[START OF PROVIDED DATA]
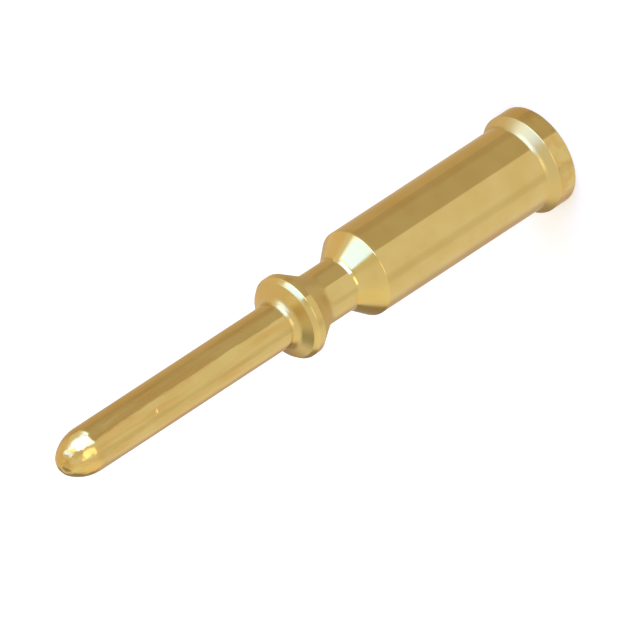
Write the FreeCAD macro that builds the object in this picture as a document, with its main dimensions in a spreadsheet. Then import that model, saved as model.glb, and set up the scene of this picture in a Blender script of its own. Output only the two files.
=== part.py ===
import FreeCAD, Part
import math
import os
import Sketcher
from FreeCAD import Vector

# A crimp pin contact, turned in one piece from brass bar and gold plated. A round pin
# with a bullet nose ends in a collar. Below it a neck, where a spring clip holds the
# contact, widens through a cone into the barrel, which is bored from the rear for the
# wire and closes on it when crimped. A flange stops the contact in its cavity.
#
# The contact stands on its rear face, with its axis along Z and its nose up. Heights
# are measured from the rear face, which is the lowest.

# All sizes are in millimetres, apart from the two angles, which are in degrees.
SIZES = {
    # The flange: how far it stands out from the barrel, its plain land above the rear
    # face, and a cone that flares into it.
    "flange_height": 0.23,
    "flange_land_length": 0.70,
    "flange_cone_length": 0.32,
    "flange_flare_radius": 0.30,
    # The crimp barrel, and the cone of the shoulder that ends it.
    "barrel_diameter": 3.03,
    "barrel_length": 7.34,
    "shoulder_length": 0.77,
    # The neck, the hollow curve at its foot, and how far above that the pin starts.
    "neck_diameter": 1.85,
    "neck_foot_radius": 0.29,
    "shoulder_to_pin_root": 2.75,
    # The collar: a curve out of the neck, a slope, a narrow land, a chamfer that ends in
    # the rim of the face, and the face, a shallow cone that rises to the pin's root.
    "collar_back_radius": 0.73,
    "collar_back_length": 1.05,
    "collar_diameter": 2.92,
    "collar_land_length": 0.25,
    "collar_chamfer_length": 0.16,
    "collar_rim_diameter": 2.68,
    "collar_face_rise": 0.23,
    # The pin, from its root to its tip, the hollow curve there and the nose's two arcs.
    "pin_diameter": 1.60,
    "pin_length": 9.96,
    "pin_root_radius": 0.30,
    "nose_length": 1.22,
    "nose_tip_radius": 0.58,
    # How far tumbling rounds the outer edges.
    "edge_radius": 0.05,
    # The wire's bore, drilled from the rear, and the cone at its mouth.
    "wire_bore_diameter": 2.10,
    "wire_bore_depth": 7.20,
    "drill_point_angle": 118.0,
    "mouth_diameter": 2.60,
    "mouth_angle": 90.0,
    # The hole through one wall that shows the wire's end, and how far its middle
    # stands short of the full bore's end.
    "inspection_hole_diameter": 0.90,
    "inspection_hole_setback": 1.00,
}

# Both ends of a line or an arc, and an arc's centre, as the sketch solver numbers them.
START = 1
END = 2
CENTRE = 3
# A sketch's own vertical axis, which is the contact's axis, and its horizontal one, which
# lies level with the rear face and starts at the sketch's origin.
UPRIGHT = -2
ACROSS = -1
# How near an edge lies to where it is looked for.
CLOSE = 1e-5


def make_sizes(document):
    """The sheet of driving dimensions: a name beside each value, which is its alias."""
    sheet = document.addObject("Spreadsheet::Sheet", "Sizes")
    for row, (name, value) in enumerate(SIZES.items(), start=1):
        sheet.set(f"A{row}", name)
        sheet.set(f"B{row}", str(value))
        sheet.setAlias(f"B{row}", name)
    document.recompute()
    return sheet


def make_heights(document):
    """Heights above the rear face, worked out from the sheet."""
    heights = document.addObject("App::VarSet", "Heights")
    formulas = {
        "barrel_foot": "Sizes.flange_land_length + Sizes.flange_cone_length",
        "barrel_top": "barrel_foot + Sizes.barrel_length",
        "shoulder_top": "barrel_top + Sizes.shoulder_length",
        "pin_root": "shoulder_top + Sizes.shoulder_to_pin_root",
        "collar_rim": "pin_root - Sizes.collar_face_rise",
        "land_top": "collar_rim - Sizes.collar_chamfer_length",
        "land_foot": "land_top - Sizes.collar_land_length",
        "neck_top": "land_foot - Sizes.collar_back_length",
        "tip": "pin_root + Sizes.pin_length",
        "nose_foot": "tip - Sizes.nose_length",
        "hole_middle": "Sizes.wire_bore_depth - Sizes.inspection_hole_setback",
    }
    for name, formula in formulas.items():
        heights.addProperty("App::PropertyFloat", name)
        heights.setExpression(name, formula)
    document.recompute()
    return heights


def new_sketch(body, name):
    """A sketch on the body's upright plane, where X is the radius and Z the height."""
    sketch = body.newObject("Sketcher::SketchObject", name)
    plane = next(p for p in body.Origin.OriginFeatures if p.Role == "XZ_Plane")
    sketch.AttachmentSupport = [(plane, "")]
    sketch.MapMode = "FlatFace"
    return sketch


def add_line(sketch, first, last):
    """A straight segment, with the numbers of its first and last ends."""
    index = sketch.addGeometry(Part.LineSegment(first, last), False)
    return index, START, END


def add_arc(sketch, centre, first, last):
    """An arc under half a turn. The solver wants it anticlockwise, so its ends may swap."""
    bearings = [math.atan2(point.y - centre.y, point.x - centre.x) for point in (first, last)]
    anticlockwise = (bearings[1] - bearings[0]) % (2 * math.pi) < math.pi
    if not anticlockwise:
        bearings.reverse()
    circle = Part.Circle(centre, Vector(0, 0, 1), (first - centre).Length)
    index = sketch.addGeometry(Part.ArcOfCircle(circle, *bearings), False)
    ends = (START, END) if anticlockwise else (END, START)
    return index, *ends


def close_outline(sketch, outline, smooth=()):
    """Joins each segment's last end to the next one's first, smoothly where that is asked."""
    for before, after in zip(outline, outline[1:] + outline[:1]):
        kind = "Tangent" if (before, after) in smooth else "Coincident"
        sketch.addConstraint(Sketcher.Constraint(kind, before[0], before[2], after[0], after[1]))


def align(sketch, kind, segments):
    """Keeps segments horizontal or vertical."""
    for segment in segments:
        sketch.addConstraint(Sketcher.Constraint(kind, segment[0]))


def bind(sketch, name, formula, *geometry):
    """Adds a named dimension that follows a formula of the sheet's values."""
    index = sketch.addConstraint(Sketcher.Constraint(*geometry))
    sketch.renameConstraint(index, name)
    sketch.setExpression(f"Constraints.{name}", formula)


def bind_radius(sketch, size, segment, point):
    """Half of a diameter, from the axis out to a segment's last end."""
    index, _, last = segment
    name = size.replace("diameter", "half")
    bind(sketch, name, f"Sizes.{size} / 2", "DistanceX", ACROSS, START, index, last, point.x)


def bind_height(sketch, name, formula, segment, point):
    """How high a segment's last end stands above the rear face."""
    index, _, last = segment
    bind(sketch, name, formula, "DistanceY", ACROSS, START, index, last, point.y)


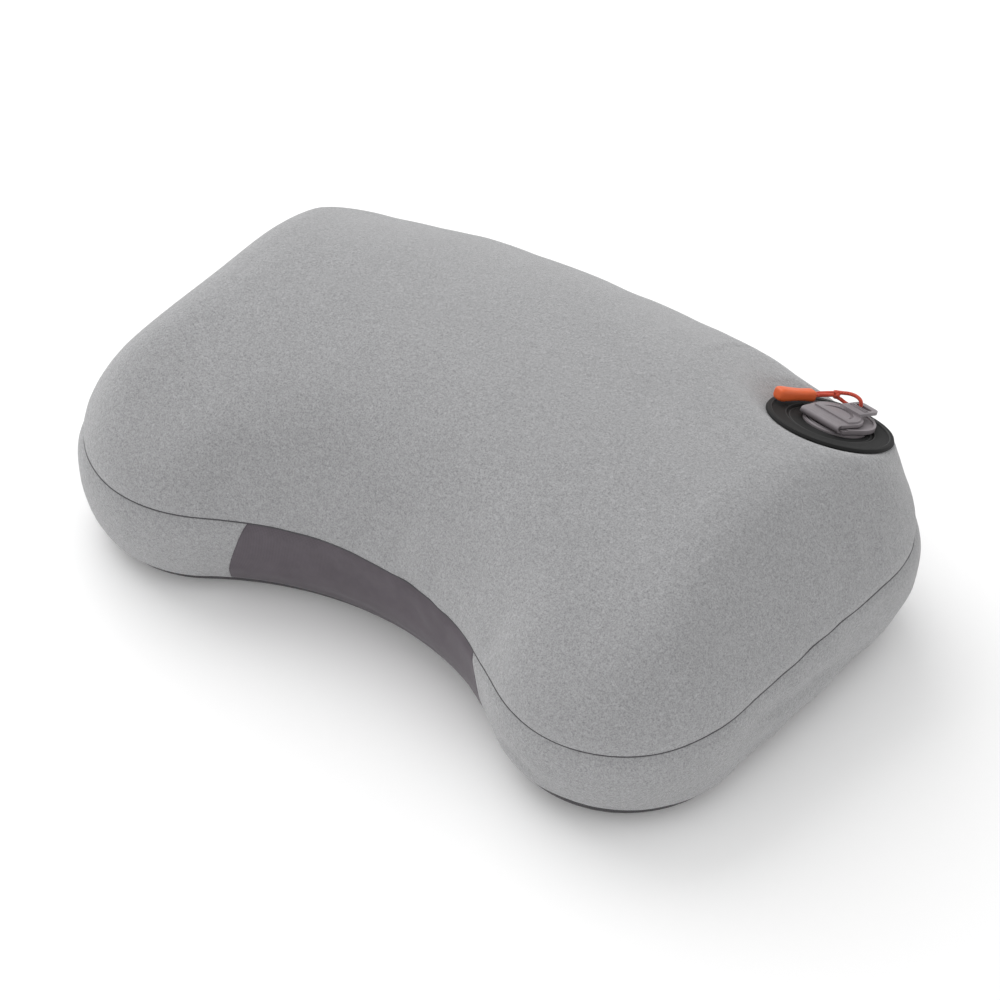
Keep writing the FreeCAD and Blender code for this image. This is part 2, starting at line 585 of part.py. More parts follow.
def eight_sided(diameter, at, way):
    """A cord's plain section: eight sides round the same area as the round cord."""
    radius = diameter / 2 * math.sqrt(math.pi / (2 * math.sqrt(2)))
    corners = [V(radius * math.cos(i * math.pi / 4), radius * math.sin(i * math.pi / 4), 0) for i in range(9)]
    wire = Part.makePolygon(corners)
    wire.Placement = FreeCAD.Placement(at, FreeCAD.Rotation(V(0, 0, 1), way))
    return wire


def tube(points, diameter):
    """A cord: straight runs joined by arcs as large as the runs allow. Returns the solid and its radii."""
    edges, radii = [], []
    start = points[0]
    for a, b, c in zip(points, points[1:], points[2:]):
        back, on = unit(a - b), unit(c - b)
        turn = math.pi - back.getAngle(on)
        reach = 0.45 * min((a - b).Length, (c - b).Length)
        radii.append(reach / math.tan(turn / 2))
        p, q = b + back * reach, b + on * reach
        bend = unit(back + on)
        centre = b + bend * (radii[-1] / math.cos(turn / 2))
        edges.append(Part.makeLine(start, p))
        edges.append(Part.Arc(p, centre - bend * radii[-1], q).toShape())
        start = q
    edges.append(Part.makeLine(start, points[-1]))
    path = Part.Wire(edges)
    section = eight_sided(diameter, points[0], points[1] - points[0])
    solid = path.makePipeShell([section], True, False)
    length = sum(e.Length for e in edges)
    print("cord %.1f mm long, radii %s, volume over section times length %.3f"
          % (length, [round(r, 1) for r in radii], solid.Volume / (Part.Face(section).Area * length)))
    return solid


def pull_grip():
    """The moulded grip: waisted, flared to a round end."""
    way = GRIP_END - GRIP_MOUTH
    body_points = [(0, 0), (GRIP_MOUTH_RADIUS - 0.5, 0), (GRIP_MOUTH_RADIUS, 0.6),
                   (GRIP_MOUTH_RADIUS, GRIP_LENGTH * 0.2), (GRIP_WAIST_RADIUS, GRIP_LENGTH * 0.5),
                   (GRIP_END_RADIUS, GRIP_LENGTH * 0.82), (GRIP_END_RADIUS, GRIP_LENGTH - 1.5),
                   (GRIP_END_RADIUS - 1.5, GRIP_LENGTH), (0, GRIP_LENGTH)]
    grip = turned(body_points)
    grip.Placement = FreeCAD.Placement(GRIP_MOUTH, FreeCAD.Rotation(V(0, 0, 1), way))
    return grip


def knot_form(r):
    """The knot, as a plain rounded lump."""
    knot = turned([(0, -r), (0.6 * r, -r), (r, -0.5 * r), (r, 0.5 * r), (0.6 * r, r), (0, r)])
    knot.translate(KNOT)
    return knot


def valve():
    """Every piece of the valve and its pull, in the valve's frame."""
    grip = pull_grip()
    strands = [tube(list(points), CORD) for points in STRANDS]
    knot = knot_form(KNOT_RADIUS)
    loop = tube(list(LOOP), CORD)
    grip_cord = strands[0].fuse(strands[1]).cut(grip).cut(knot_form(KNOT_RADIUS + KNOT_GAP))
    return {"valve_surround": valve_surround(), "valve_seat": seat(), "weld_flange": weld_flange(),
            "flap_strap": flap_strap(), "deflate_flap": deflate_flap(), "check_membrane": check_membrane(),
            "cap_strap": cap_strap(), "inflate_cap": inflate_cap(), "loop_cord": loop,
            "cord_knot": knot.cut(loop), "grip_cord": grip_cord, "pull_grip": grip}


def build():
    nodes = shell_panels()
    nodes.update(bladder())
    nodes.update({name: placed(shape) for name, shape in valve().items()})
    return nodes


def export(nodes):
    os.makedirs("parts", exist_ok=True)
    for name, shape in nodes.items():
        shape.exportStep("parts/%s.step" % name)
        box = shape.BoundBox
        print("%-18s %d solid(s) valid %s volume %.0f  x %.1f..%.1f y %.1f..%.1f z %.2f..%.2f"
              % (name, len(shape.Solids), shape.isValid(), shape.Volume, box.XMin, box.XMax, box.YMin,
                 box.YMax, box.ZMin, box.ZMax))


if __name__ == "__main__":
    export(build())
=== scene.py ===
"""Camp pillow: fabric shell, seams, flap valve and pull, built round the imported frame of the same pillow."""

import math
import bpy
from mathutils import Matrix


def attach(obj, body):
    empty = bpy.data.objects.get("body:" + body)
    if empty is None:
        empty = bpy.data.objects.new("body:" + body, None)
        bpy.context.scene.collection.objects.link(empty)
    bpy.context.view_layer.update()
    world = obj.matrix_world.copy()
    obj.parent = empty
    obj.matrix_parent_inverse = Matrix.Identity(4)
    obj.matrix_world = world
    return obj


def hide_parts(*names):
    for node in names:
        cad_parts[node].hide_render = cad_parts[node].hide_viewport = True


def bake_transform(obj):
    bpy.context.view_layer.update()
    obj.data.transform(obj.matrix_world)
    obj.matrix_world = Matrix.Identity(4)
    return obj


bl_info = {
    "name": "Camp Pillow",
    "version": (1, 0, 0),
    "blender": (4, 5, 0),
    "location": "View3D > Sidebar > Pillow",
    "description": "Builds an inflatable kidney-shaped camp pillow with a two-stage flap valve",
    "category": "Add Mesh",
}

import bmesh
import bpy
import numpy as np
from bpy.props import FloatProperty, FloatVectorProperty, PointerProperty
from mathutils import Matrix, Vector

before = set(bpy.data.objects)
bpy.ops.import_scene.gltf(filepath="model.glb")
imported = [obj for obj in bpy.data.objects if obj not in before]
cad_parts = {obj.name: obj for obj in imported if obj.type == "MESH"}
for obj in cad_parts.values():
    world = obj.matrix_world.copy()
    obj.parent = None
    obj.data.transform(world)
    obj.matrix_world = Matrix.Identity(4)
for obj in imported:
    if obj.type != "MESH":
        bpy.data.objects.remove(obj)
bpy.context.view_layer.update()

MM = 0.001

# The valve's own frame: x across the flaps, y from the fold to the tab, z out of the pillow.
VALVE_PLACE = Vector((0.1430, 0.087377, 0.1056))
VALVE_TURN = Matrix(((0.987688, 0.156434, 0.0), (-0.142327, 0.898620, 0.415), (0.06492, -0.409891, 0.909821)))

# The cord's route through the tab, and its two ends into the grip, in the valve's frame, in millimetres.
LOOP = ((-15.7, 18.5, 8.5), (-13.0, 19.9, 9.1), (-9.2, 21.4, 10.4), (-4.8, 22.5, 10.6), (-1.3, 22.6, 9.2),
        (-1.3, 22.6, 4.35), (-6.2, 22.3, 4.35), (-10.4, 21.1, 4.9), (-13.4, 19.7, 6.2), (-15.7, 18.5, 6.2))
STRANDS = (((-15.9, 18.0, 6.8), (-19.6, 13.6, 5.4), (-21.3, 9.6, 4.6), (-21.9, 6.0, 4.4)),
           ((-16.4, 19.0, 7.6), (-21.0, 15.4, 5.8), (-23.0, 9.8, 4.6), (-23.4, 6.0, 4.4)))
KNOT = (-15.0, 19.0, 7.4)
GRIP_MOUTH = (-22.4, 10.0, 4.4)
GRIP_END = (-27.0, -13.6, 5.0)


def local(x, y, z):
    """A point of the valve's frame, given in millimetres, as a point of the pillow."""
    return VALVE_PLACE + VALVE_TURN @ Vector((x, y, z)) * MM


def sizes():
    return bpy.context.scene.camp_pillow


# ---------------------------------------------------------------- shader maths

class Value:
    """A shader socket that takes part in Python sums."""

    def __init__(self, shader, socket):
        self.shader = shader
        self.socket = socket

    def _sum(self, operation, *others):
        return self.shader.node("ShaderNodeMath", (self,) + others, operation=operation)

    def __add__(self, other):
        return self._sum("ADD", other)

    __radd__ = __add__

    def __mul__(self, other):
        return self._sum("MULTIPLY", other)


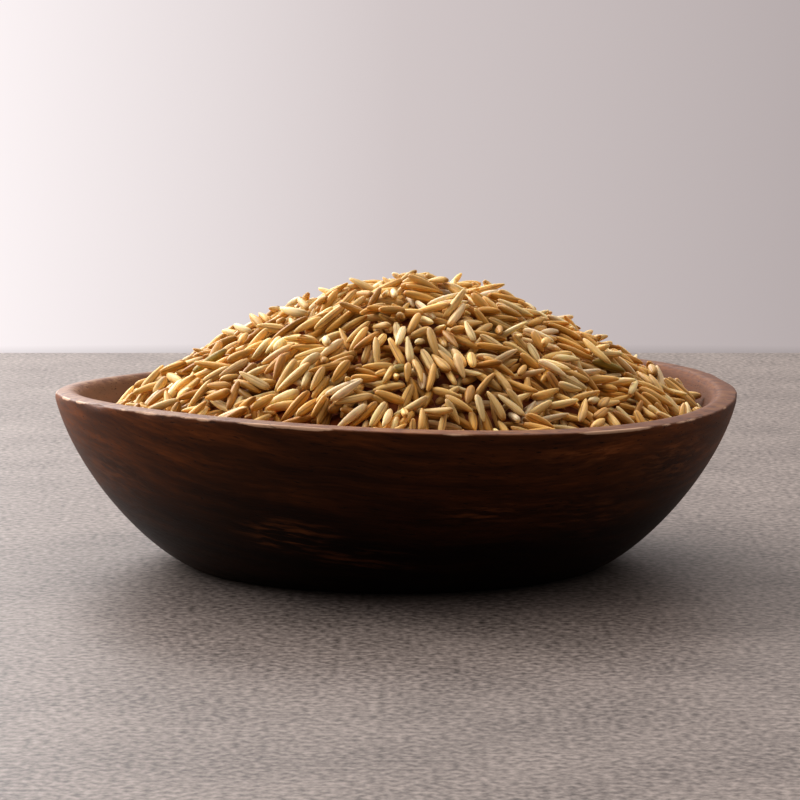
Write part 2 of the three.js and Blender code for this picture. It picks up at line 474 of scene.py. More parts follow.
[END OF PROVIDED DATA]
Repeat exactly the lines running from the one with "bpy.data.objects.remove(obj)" through the one with "(0.06492, -0.409891, 0.909821)))", both included.

        bpy.data.objects.remove(obj)
bpy.context.view_layer.update()

MM = 0.001

# The valve's own frame: x across the flaps, y from the fold to the tab, z out of the pillow.
VALVE_PLACE = Vector((0.1430, 0.087377, 0.1056))
VALVE_TURN = Matrix(((0.987688, 0.156434, 0.0), (-0.142327, 0.898620, 0.415), (0.06492, -0.409891, 0.909821)))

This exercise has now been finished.